No. If a is zero, the equation becomes linear. A quadratic needs a nonzero squared term, so this calculator rejects zero for a.

4. How is h calculated?

The value h is calculated with h = -b / (2a). It gives the x-coordinate of the vertex and the axis of symmetry.

5. How is k calculated?

The value k is calculated by substituting h into the equation. The shortcut is k = c - b² / (4a).

6. What does the axis of symmetry mean?

The axis of symmetry is the vertical line through the vertex. Points on each side of this line have matching y-values when equally spaced.

7. What does the discriminant show?

The discriminant is b² - 4ac. It shows whether the quadratic has two real roots, one repeated real root, or complex roots.

8. Why keep the same a value?

The conversion changes the position format, not the shape control. The coefficient a still controls width and opening direction.

9. Does vertex form help with graphing?

Yes. Vertex form quickly shows the vertex, axis, direction, and vertical shift. These facts make sketching the parabola much faster.

10. Can decimals be used?

Yes. You can enter decimal coefficients. You can also choose the number of decimal places used in the final result.

11. What does the range mean?

The range is the set of possible y-values. If the parabola opens upward, y is at least k.

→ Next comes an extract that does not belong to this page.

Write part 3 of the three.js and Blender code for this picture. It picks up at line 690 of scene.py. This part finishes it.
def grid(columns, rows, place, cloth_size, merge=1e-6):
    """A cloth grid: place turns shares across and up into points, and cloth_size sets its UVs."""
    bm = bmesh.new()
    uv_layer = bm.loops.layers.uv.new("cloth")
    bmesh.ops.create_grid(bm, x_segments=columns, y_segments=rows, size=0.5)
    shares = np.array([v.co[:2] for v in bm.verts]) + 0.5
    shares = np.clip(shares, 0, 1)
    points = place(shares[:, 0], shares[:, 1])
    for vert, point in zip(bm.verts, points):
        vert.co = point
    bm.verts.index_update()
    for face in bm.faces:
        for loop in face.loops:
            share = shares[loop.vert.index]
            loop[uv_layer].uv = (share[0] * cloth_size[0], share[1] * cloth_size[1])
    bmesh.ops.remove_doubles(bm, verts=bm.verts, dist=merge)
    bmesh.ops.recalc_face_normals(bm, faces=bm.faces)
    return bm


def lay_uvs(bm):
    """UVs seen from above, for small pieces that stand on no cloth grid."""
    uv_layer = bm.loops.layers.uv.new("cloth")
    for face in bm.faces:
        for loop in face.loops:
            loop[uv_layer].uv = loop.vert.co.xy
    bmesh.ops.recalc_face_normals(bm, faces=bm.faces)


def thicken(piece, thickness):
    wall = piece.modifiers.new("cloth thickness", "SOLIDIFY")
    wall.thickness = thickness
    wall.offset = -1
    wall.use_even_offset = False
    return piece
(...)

If it opens downward, y is at most k.

12. What does the CSV file include?

The CSV file includes the original coefficients, vertex form, vertex point, discriminant, roots, graph facts, evaluation result, and sample points.

13. What does the PDF report include?

The PDF report includes the main conversion result, formula notes, graph facts, evaluation value, and a point table for review.

14. Can I use this for homework checking?

Yes. Enter your coefficients and compare each step with your manual solution. The completing square notes help identify sign errors.